I have a lot more issues with people in museums, like those who need to touch the sculpture, touch the glass (leaving their fingerprints on it for us to see), lean on displays, use a pen to point at things on the artwork, take calls in the galleries, or keep setting off the alarms around artwork (at the Met Cloisters Saturday one woman set off the same alarm on the same piece seven times before the guard tossed her out).

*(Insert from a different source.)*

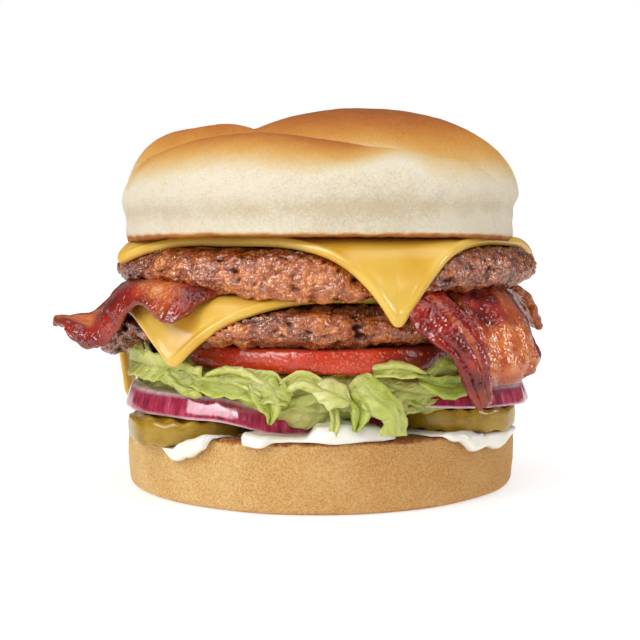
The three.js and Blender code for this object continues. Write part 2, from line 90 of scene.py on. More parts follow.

I go to 150+ museum exhibitions a year, it's a hobby I share with my exhibition-curator sister. I will take photos if it's allowed, not just of artwork on its own, but if I like how a room is hung, how the artwork stands out against a particular wall color, striking installations, creatively written labels or a hang that's an interesting pairing. None of that is captured in a catalog but for me it's part of the experience and what I enjoy about temporary exhibits. My sister and her colleagues routinely post things they see that strike them (they have their own hashtag for that to see what others post). I also follow a lot of museum and art fans on Instagram and Twitter; one guy does nothing but post interesting frames, and before and after shots of masterpieces that have been reframed. I learn a lot from the posts of others who make the effort with this sort of thing, like details I didn't see on my own or at shows I won't get to. I don't get in other visitors' way, I wait my turn but also take the time to absorb the artwork through my own eyes (which can sometimes be long enough that THAT annoys another people!). The Instagrammers are more prolific in the larger museums, far less so in the smaller ones. Of course you're going to see 100s of iPhones raised in front of Mona Lisa, but I bet you won't in front of a Vigee Le Brun upstairs in the Sully Wing.